WRITTEN TASK: Can you write out all of the material below, word for word?

GIVEN DATA:
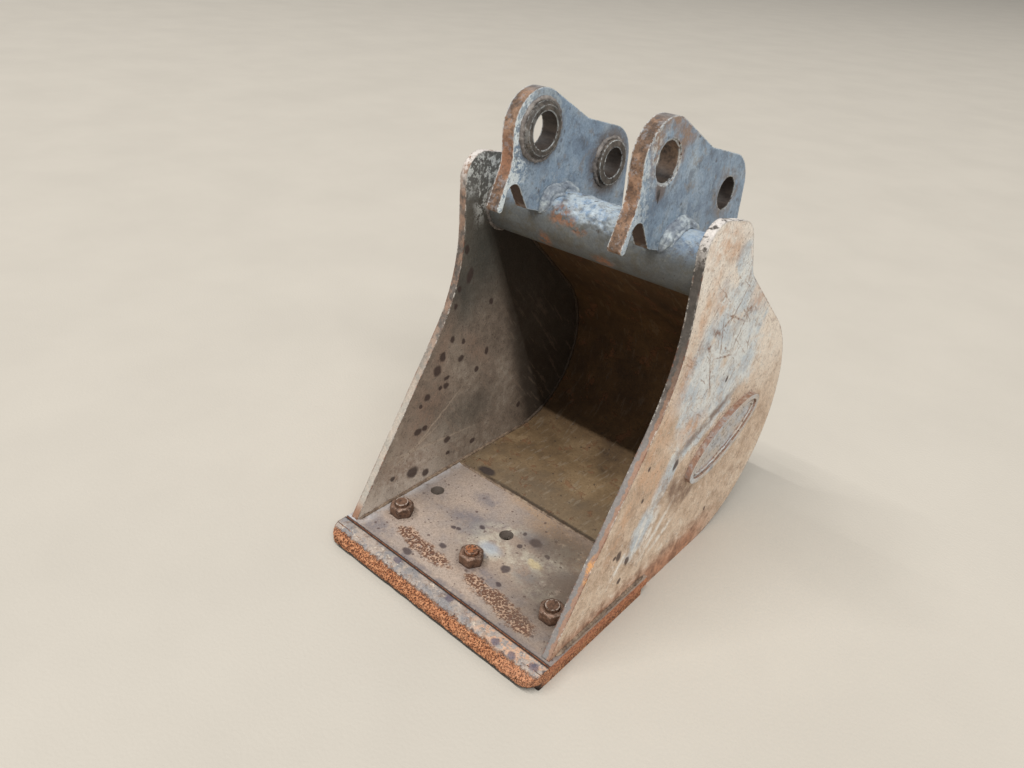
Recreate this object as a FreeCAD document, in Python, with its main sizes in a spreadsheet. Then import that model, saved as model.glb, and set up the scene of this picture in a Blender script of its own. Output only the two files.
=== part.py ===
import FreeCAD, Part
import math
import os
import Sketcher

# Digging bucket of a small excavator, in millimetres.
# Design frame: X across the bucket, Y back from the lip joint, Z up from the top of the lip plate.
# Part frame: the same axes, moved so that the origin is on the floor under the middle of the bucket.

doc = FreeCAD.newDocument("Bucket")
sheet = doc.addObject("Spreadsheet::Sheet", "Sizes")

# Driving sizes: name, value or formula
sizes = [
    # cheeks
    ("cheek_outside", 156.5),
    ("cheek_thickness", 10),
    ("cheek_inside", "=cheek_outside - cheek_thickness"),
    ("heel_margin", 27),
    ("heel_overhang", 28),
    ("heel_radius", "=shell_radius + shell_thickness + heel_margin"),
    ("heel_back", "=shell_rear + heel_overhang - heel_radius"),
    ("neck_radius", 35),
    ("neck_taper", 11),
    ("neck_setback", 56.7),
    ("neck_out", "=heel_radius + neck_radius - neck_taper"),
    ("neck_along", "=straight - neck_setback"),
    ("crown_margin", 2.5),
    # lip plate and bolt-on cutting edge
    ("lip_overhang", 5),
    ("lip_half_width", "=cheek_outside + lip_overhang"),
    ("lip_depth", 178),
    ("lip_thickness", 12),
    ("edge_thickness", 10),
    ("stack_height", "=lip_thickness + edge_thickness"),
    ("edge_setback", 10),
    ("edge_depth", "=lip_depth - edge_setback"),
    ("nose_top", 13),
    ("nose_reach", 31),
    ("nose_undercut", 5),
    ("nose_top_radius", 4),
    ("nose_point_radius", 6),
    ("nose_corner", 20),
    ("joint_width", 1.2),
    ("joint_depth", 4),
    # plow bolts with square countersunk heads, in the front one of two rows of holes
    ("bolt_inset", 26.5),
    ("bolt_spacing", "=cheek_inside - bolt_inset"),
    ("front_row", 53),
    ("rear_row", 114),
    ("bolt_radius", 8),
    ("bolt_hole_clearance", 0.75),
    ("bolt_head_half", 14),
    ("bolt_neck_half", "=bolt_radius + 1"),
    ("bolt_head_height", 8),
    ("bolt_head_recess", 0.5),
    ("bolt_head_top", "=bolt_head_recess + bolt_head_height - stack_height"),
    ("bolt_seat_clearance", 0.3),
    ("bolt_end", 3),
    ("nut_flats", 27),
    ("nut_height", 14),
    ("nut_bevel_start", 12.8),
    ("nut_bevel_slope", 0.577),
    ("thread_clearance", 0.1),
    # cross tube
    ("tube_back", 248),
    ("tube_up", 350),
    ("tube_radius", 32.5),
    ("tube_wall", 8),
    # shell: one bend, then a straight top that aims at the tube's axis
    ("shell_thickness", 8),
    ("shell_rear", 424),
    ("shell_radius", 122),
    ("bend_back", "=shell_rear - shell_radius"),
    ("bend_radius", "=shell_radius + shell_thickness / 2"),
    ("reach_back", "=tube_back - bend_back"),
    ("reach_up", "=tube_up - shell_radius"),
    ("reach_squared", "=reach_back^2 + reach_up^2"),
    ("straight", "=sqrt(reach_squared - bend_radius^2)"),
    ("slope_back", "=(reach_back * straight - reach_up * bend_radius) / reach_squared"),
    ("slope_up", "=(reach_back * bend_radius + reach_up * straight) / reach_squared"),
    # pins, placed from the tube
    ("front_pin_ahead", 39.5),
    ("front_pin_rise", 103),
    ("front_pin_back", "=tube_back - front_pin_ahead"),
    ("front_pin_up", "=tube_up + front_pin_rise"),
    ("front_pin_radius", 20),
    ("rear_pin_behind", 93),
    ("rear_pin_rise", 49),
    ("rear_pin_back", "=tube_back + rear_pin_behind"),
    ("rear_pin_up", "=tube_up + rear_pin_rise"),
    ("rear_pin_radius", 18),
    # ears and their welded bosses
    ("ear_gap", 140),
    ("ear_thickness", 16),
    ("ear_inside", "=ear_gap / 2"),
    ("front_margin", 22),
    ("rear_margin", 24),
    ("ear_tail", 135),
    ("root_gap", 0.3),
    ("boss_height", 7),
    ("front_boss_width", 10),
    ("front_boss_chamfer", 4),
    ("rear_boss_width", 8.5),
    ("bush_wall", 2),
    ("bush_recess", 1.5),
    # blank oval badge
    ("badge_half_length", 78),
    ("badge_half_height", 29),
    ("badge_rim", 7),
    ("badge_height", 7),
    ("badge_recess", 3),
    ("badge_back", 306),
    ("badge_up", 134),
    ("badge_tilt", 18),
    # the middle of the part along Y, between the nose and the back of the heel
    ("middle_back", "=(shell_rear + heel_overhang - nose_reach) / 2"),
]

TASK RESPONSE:
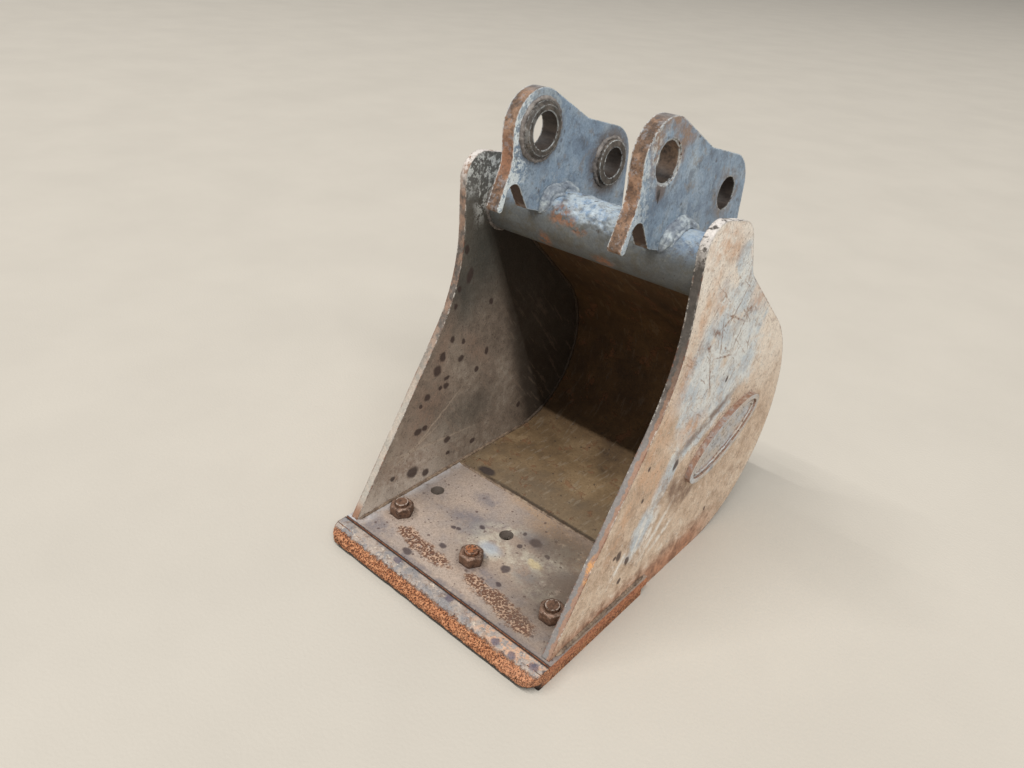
Recreate this object as a FreeCAD document, in Python, with its main sizes in a spreadsheet. Then import that model, saved as model.glb, and set up the scene of this picture in a Blender script of its own. Output only the two files.
=== part.py ===
import FreeCAD, Part
import math
import os
import Sketcher

# Digging bucket of a small excavator, in millimetres.
# Design frame: X across the bucket, Y back from the lip joint, Z up from the top of the lip plate.
# Part frame: the same axes, moved so that the origin is on the floor under the middle of the bucket.

doc = FreeCAD.newDocument("Bucket")
sheet = doc.addObject("Spreadsheet::Sheet", "Sizes")

# Driving sizes: name, value or formula
sizes = [
    # cheeks
    ("cheek_outside", 156.5),
    ("cheek_thickness", 10),
    ("cheek_inside", "=cheek_outside - cheek_thickness"),
    ("heel_margin", 27),
    ("heel_overhang", 28),
    ("heel_radius", "=shell_radius + shell_thickness + heel_margin"),
    ("heel_back", "=shell_rear + heel_overhang - heel_radius"),
    ("neck_radius", 35),
    ("neck_taper", 11),
    ("neck_setback", 56.7),
    ("neck_out", "=heel_radius + neck_radius - neck_taper"),
    ("neck_along", "=straight - neck_setback"),
    ("crown_margin", 2.5),
    # lip plate and bolt-on cutting edge
    ("lip_overhang", 5),
    ("lip_half_width", "=cheek_outside + lip_overhang"),
    ("lip_depth", 178),
    ("lip_thickness", 12),
    ("edge_thickness", 10),
    ("stack_height", "=lip_thickness + edge_thickness"),
    ("edge_setback", 10),
    ("edge_depth", "=lip_depth - edge_setback"),
    ("nose_top", 13),
    ("nose_reach", 31),
    ("nose_undercut", 5),
    ("nose_top_radius", 4),
    ("nose_point_radius", 6),
    ("nose_corner", 20),
    ("joint_width", 1.2),
    ("joint_depth", 4),
    # plow bolts with square countersunk heads, in the front one of two rows of holes
    ("bolt_inset", 26.5),
    ("bolt_spacing", "=cheek_inside - bolt_inset"),
    ("front_row", 53),
    ("rear_row", 114),
    ("bolt_radius", 8),
    ("bolt_hole_clearance", 0.75),
    ("bolt_head_half", 14),
    ("bolt_neck_half", "=bolt_radius + 1"),
    ("bolt_head_height", 8),
    ("bolt_head_recess", 0.5),
    ("bolt_head_top", "=bolt_head_recess + bolt_head_height - stack_height"),
    ("bolt_seat_clearance", 0.3),
    ("bolt_end", 3),
    ("nut_flats", 27),
    ("nut_height", 14),
    ("nut_bevel_start", 12.8),
    ("nut_bevel_slope", 0.577),
    ("thread_clearance", 0.1),
    # cross tube
    ("tube_back", 248),
    ("tube_up", 350),
    ("tube_radius", 32.5),
    ("tube_wall", 8),
    # shell: one bend, then a straight top that aims at the tube's axis
    ("shell_thickness", 8),
    ("shell_rear", 424),
    ("shell_radius", 122),
    ("bend_back", "=shell_rear - shell_radius"),
    ("bend_radius", "=shell_radius + shell_thickness / 2"),
    ("reach_back", "=tube_back - bend_back"),
    ("reach_up", "=tube_up - shell_radius"),
    ("reach_squared", "=reach_back^2 + reach_up^2"),
    ("straight", "=sqrt(reach_squared - bend_radius^2)"),
    ("slope_back", "=(reach_back * straight - reach_up * bend_radius) / reach_squared"),
    ("slope_up", "=(reach_back * bend_radius + reach_up * straight) / reach_squared"),
    # pins, placed from the tube
    ("front_pin_ahead", 39.5),
    ("front_pin_rise", 103),
    ("front_pin_back", "=tube_back - front_pin_ahead"),
    ("front_pin_up", "=tube_up + front_pin_rise"),
    ("front_pin_radius", 20),
    ("rear_pin_behind", 93),
    ("rear_pin_rise", 49),
    ("rear_pin_back", "=tube_back + rear_pin_behind"),
    ("rear_pin_up", "=tube_up + rear_pin_rise"),
    ("rear_pin_radius", 18),
    # ears and their welded bosses
    ("ear_gap", 140),
    ("ear_thickness", 16),
    ("ear_inside", "=ear_gap / 2"),
    ("front_margin", 22),
    ("rear_margin", 24),
    ("ear_tail", 135),
    ("root_gap", 0.3),
    ("boss_height", 7),
    ("front_boss_width", 10),
    ("front_boss_chamfer", 4),
    ("rear_boss_width", 8.5),
    ("bush_wall", 2),
    ("bush_recess", 1.5),
    # blank oval badge
    ("badge_half_length", 78),
    ("badge_half_height", 29),
    ("badge_rim", 7),
    ("badge_height", 7),
    ("badge_recess", 3),
    ("badge_back", 306),
    ("badge_up", 134),
    ("badge_tilt", 18),
    # the middle of the part along Y, between the nose and the back of the heel
    ("middle_back", "=(shell_rear + heel_overhang - nose_reach) / 2"),
]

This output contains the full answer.